In any analysis made for solving Pakistan’s interlinked diplomatic, political and financial problems, the common thread that emerges is the state’s failure to curb the rise of militancy. Time is running out and the Pakistani state must act soon to avoid being bypassed in this area. The Polish government has already sought US assistance to apprehend the killers of its citizen; Our Chinese friends will not work here unless 
they can arrange their own security for their citizens. The UN has asked the abductors of its employee to deal with it directly, bypassing the Pakistan government. The Iranians summon Pakistan’s interior adviser to Tehran to enquire about the fate of their kidnapped diplomat. The US has already conveyed it “will act” if Pakistan does not take appropriate action against the alleged perpetrators of the Mumbai incident. 
At every international forum, nuclear-powered Pakistan is equated with (failed state) Afghanistan. Following the US initiative, the UK, France and Germany have appointed “special representatives” for Pakistan and Afghanistan to drive home a perception that the Afghan problem is a Pakistan problem. 

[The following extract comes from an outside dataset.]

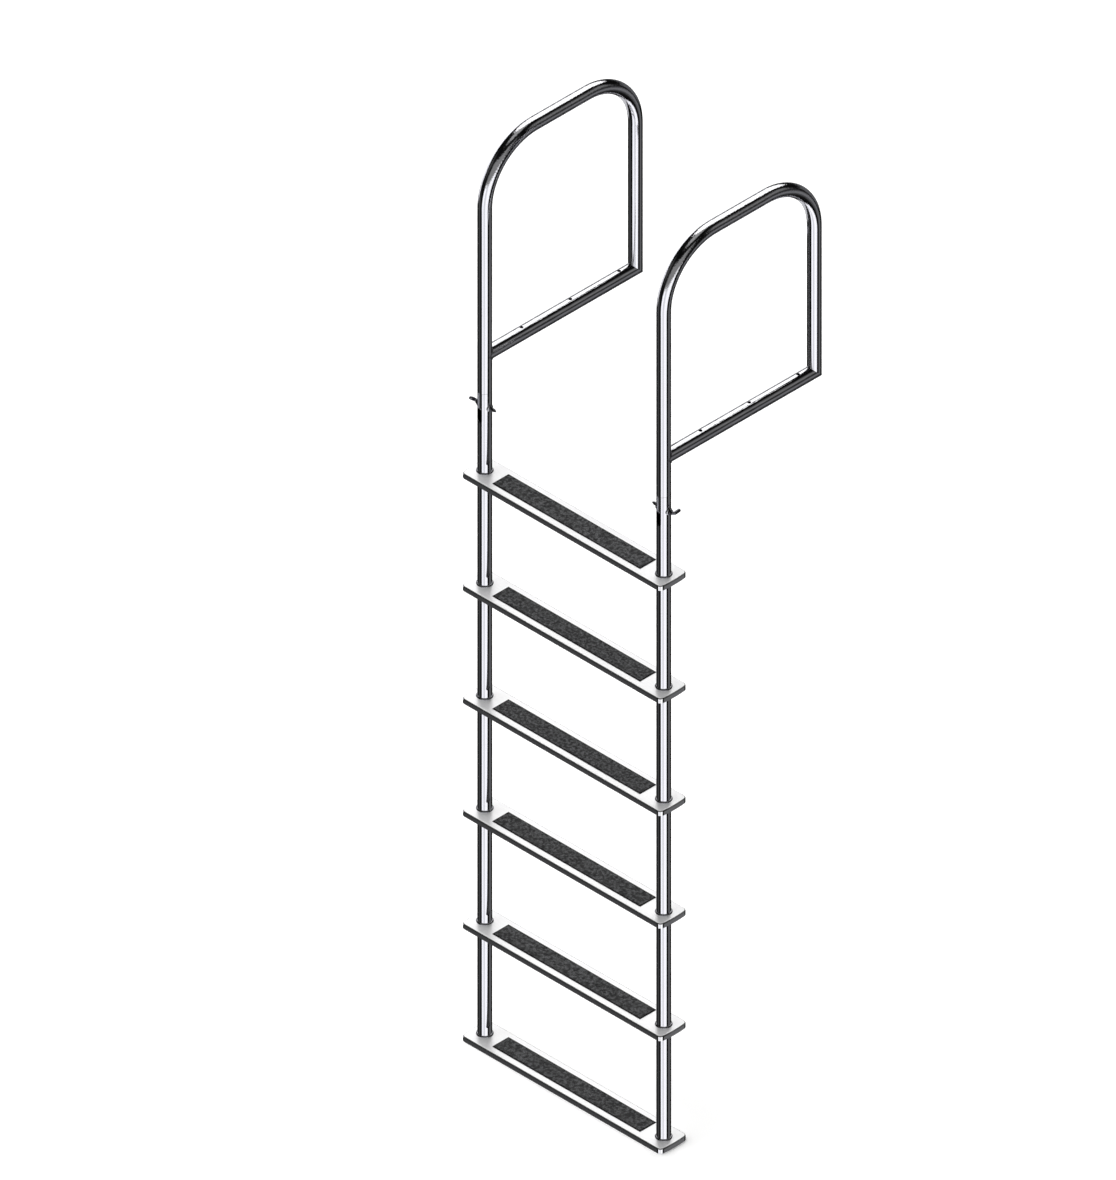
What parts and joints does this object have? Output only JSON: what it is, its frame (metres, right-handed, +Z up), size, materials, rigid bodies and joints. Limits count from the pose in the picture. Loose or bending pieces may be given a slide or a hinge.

By inviting the UN to investigate the assassination of Ms Bhutto, we have robbed our security agencies of their credibility in uncovering and bringing terrorists to justice. Having left the door ajar for others to do this, the reality of international relations indicates that soon they will force open the door, using the available pretexts to pursue their agenda against our strategic capability.